## begin PROVIDED MATERIAL

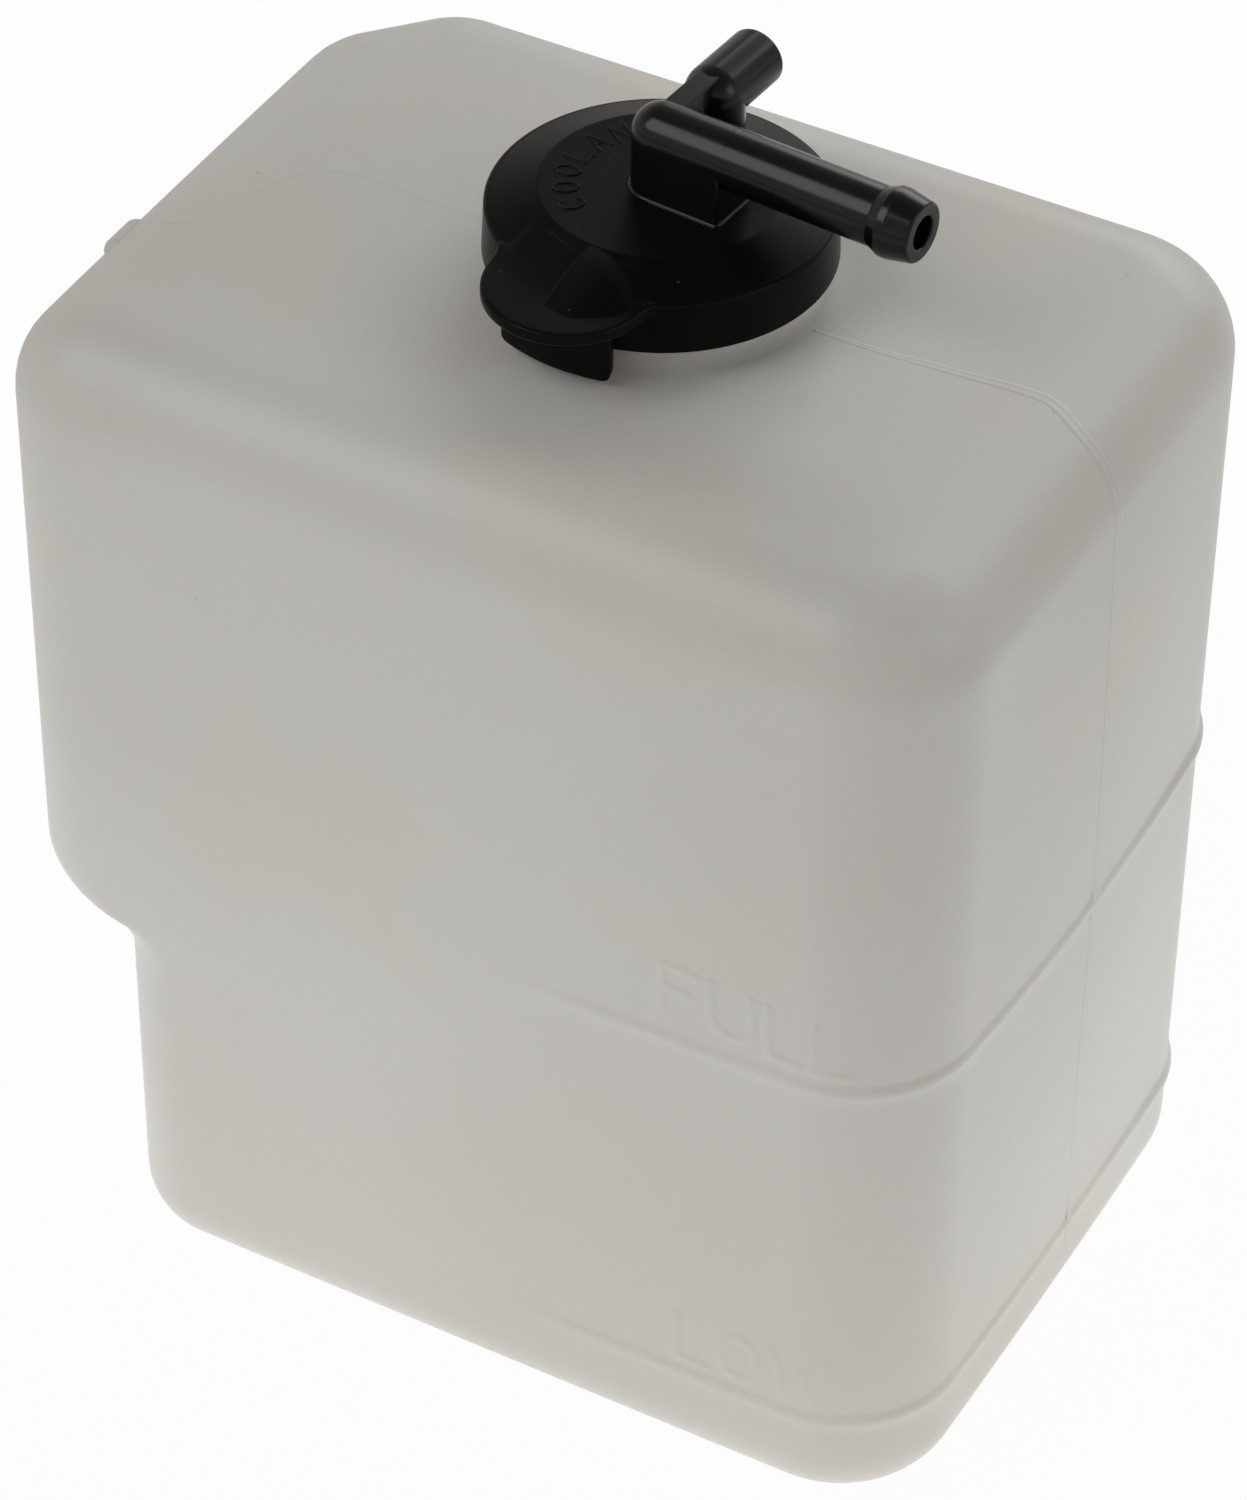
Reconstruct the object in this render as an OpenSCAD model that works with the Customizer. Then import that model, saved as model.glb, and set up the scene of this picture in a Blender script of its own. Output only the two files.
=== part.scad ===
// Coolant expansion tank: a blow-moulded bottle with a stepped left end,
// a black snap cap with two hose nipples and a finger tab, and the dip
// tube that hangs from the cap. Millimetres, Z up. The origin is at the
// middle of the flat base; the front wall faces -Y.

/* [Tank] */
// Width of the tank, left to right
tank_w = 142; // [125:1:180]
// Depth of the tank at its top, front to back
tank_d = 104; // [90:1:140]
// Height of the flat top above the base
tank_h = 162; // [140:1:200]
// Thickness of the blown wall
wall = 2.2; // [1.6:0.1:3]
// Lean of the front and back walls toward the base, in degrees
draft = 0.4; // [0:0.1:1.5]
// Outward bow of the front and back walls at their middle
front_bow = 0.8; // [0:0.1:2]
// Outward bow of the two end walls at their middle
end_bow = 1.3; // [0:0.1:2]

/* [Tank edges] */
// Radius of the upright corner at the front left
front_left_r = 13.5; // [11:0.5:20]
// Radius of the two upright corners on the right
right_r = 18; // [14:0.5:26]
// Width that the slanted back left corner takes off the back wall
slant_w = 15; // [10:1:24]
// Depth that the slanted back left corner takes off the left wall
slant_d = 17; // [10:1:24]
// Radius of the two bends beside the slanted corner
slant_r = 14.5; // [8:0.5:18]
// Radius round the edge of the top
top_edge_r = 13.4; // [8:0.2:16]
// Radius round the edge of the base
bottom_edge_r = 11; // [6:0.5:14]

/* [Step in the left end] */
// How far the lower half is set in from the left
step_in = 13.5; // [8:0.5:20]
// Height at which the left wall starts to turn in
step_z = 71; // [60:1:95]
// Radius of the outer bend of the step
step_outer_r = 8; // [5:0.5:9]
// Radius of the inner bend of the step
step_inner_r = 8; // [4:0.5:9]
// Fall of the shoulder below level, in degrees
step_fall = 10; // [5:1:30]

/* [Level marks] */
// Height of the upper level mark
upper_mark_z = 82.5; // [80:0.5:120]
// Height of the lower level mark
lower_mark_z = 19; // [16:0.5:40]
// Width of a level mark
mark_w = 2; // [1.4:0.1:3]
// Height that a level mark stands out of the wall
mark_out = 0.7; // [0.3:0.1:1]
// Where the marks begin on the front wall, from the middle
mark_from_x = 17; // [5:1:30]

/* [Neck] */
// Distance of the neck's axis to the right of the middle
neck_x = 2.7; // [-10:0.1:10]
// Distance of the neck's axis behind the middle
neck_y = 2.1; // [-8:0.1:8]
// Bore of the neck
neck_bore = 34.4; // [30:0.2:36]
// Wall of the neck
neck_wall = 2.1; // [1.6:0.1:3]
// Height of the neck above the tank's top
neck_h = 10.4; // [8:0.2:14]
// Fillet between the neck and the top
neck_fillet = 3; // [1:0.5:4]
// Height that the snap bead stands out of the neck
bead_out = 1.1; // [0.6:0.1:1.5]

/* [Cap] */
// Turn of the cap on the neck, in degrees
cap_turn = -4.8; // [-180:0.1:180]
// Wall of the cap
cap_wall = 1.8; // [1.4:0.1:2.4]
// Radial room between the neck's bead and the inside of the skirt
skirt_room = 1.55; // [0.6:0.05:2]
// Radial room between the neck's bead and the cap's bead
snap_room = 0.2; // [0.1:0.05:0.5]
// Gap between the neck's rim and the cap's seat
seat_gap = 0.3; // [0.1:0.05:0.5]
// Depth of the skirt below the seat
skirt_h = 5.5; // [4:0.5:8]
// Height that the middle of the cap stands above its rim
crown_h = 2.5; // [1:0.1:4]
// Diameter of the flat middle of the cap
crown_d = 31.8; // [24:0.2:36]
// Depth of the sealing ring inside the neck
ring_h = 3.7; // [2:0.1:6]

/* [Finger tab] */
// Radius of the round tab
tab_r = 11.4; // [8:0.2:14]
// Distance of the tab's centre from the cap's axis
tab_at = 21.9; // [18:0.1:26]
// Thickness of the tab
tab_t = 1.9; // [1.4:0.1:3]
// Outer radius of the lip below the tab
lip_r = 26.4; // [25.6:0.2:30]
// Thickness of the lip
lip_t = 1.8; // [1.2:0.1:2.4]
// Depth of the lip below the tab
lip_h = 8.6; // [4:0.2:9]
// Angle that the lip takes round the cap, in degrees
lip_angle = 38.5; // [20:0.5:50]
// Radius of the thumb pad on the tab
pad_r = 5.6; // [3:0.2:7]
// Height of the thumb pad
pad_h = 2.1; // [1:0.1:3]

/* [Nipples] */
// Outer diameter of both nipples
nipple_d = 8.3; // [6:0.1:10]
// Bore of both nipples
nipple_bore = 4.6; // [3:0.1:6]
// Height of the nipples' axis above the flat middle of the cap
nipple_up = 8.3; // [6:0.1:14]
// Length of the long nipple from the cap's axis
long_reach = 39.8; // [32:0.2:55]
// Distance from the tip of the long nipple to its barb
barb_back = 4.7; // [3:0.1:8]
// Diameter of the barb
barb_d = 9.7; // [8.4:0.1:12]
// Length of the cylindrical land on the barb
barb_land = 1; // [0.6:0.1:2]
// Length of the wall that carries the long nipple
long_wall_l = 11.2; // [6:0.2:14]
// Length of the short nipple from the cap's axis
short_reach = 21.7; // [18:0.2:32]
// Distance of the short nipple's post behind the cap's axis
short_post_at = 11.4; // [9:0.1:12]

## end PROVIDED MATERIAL

From the opening line of the data above through the line that contains "end_bow = 1.3; // [0:0.1:2]", please print each line as it stands and only those lines.

**OUTPUT BELOW:**
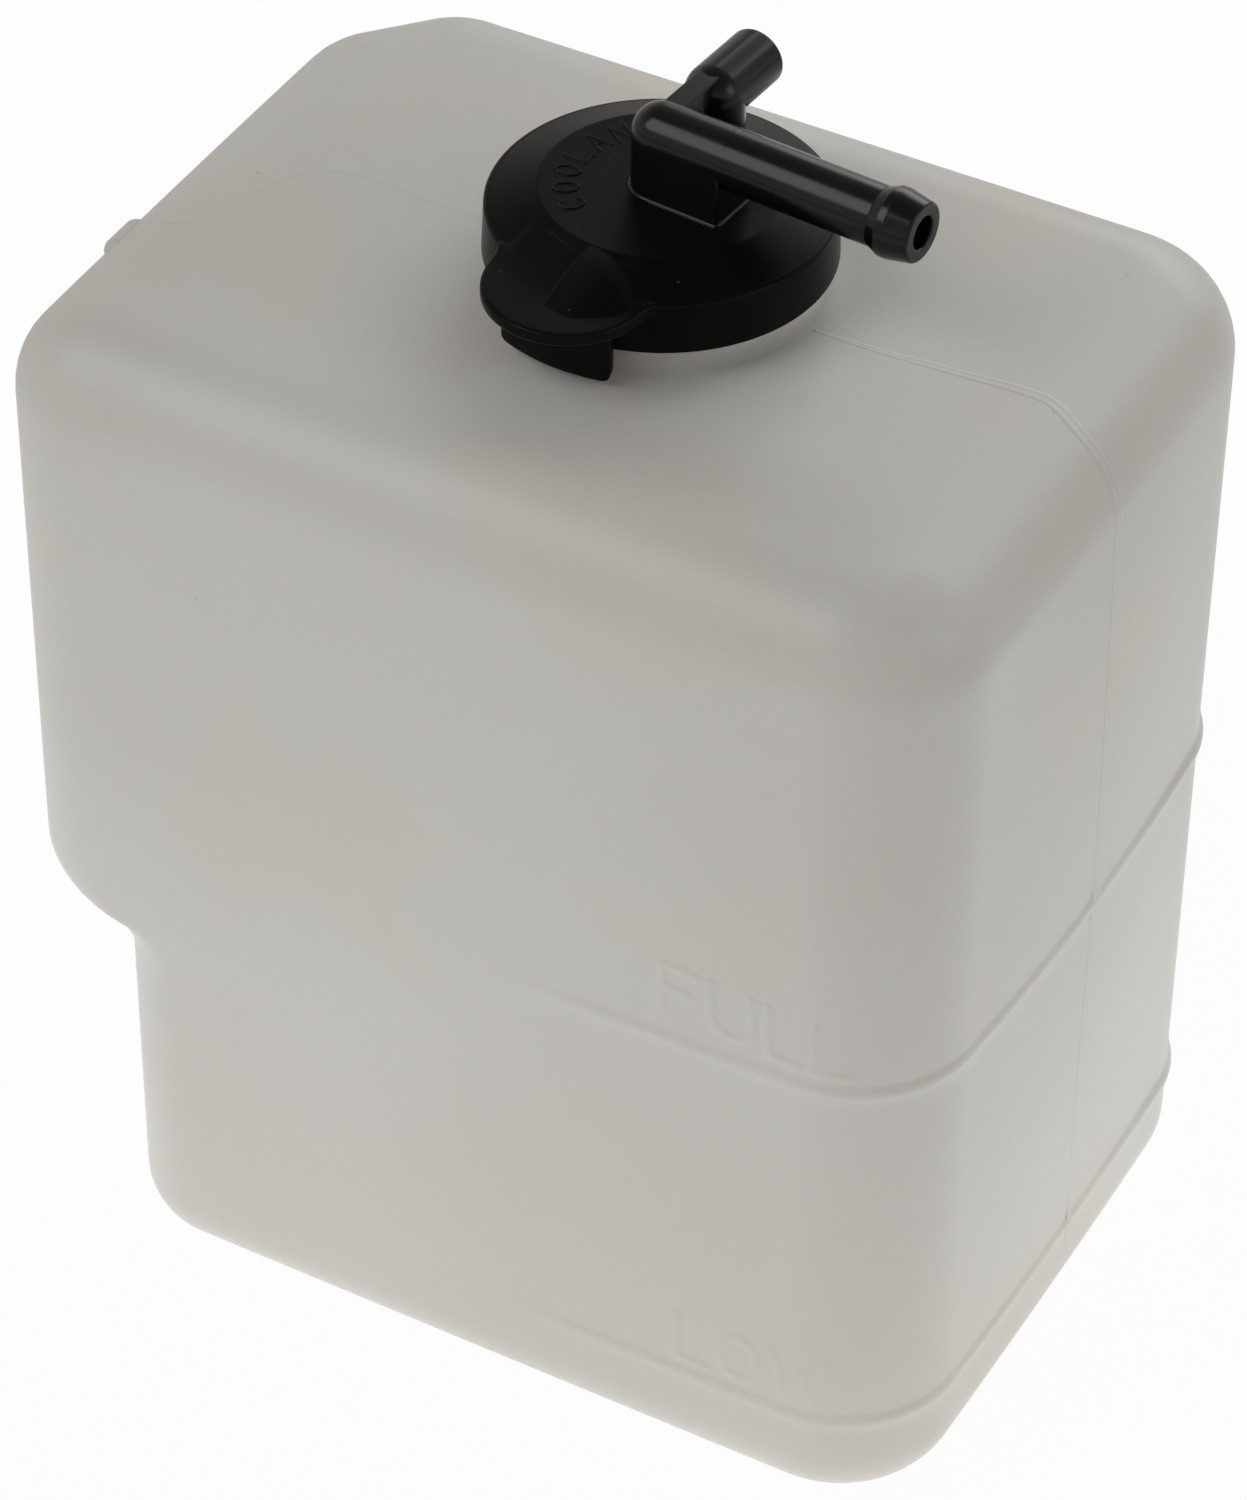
Reconstruct the object in this render as an OpenSCAD model that works with the Customizer. Then import that model, saved as model.glb, and set up the scene of this picture in a Blender script of its own. Output only the two files.
=== part.scad ===
// Coolant expansion tank: a blow-moulded bottle with a stepped left end,
// a black snap cap with two hose nipples and a finger tab, and the dip
// tube that hangs from the cap. Millimetres, Z up. The origin is at the
// middle of the flat base; the front wall faces -Y.

/* [Tank] */
// Width of the tank, left to right
tank_w = 142; // [125:1:180]
// Depth of the tank at its top, front to back
tank_d = 104; // [90:1:140]
// Height of the flat top above the base
tank_h = 162; // [140:1:200]
// Thickness of the blown wall
wall = 2.2; // [1.6:0.1:3]
// Lean of the front and back walls toward the base, in degrees
draft = 0.4; // [0:0.1:1.5]
// Outward bow of the front and back walls at their middle
front_bow = 0.8; // [0:0.1:2]
// Outward bow of the two end walls at their middle
end_bow = 1.3; // [0:0.1:2]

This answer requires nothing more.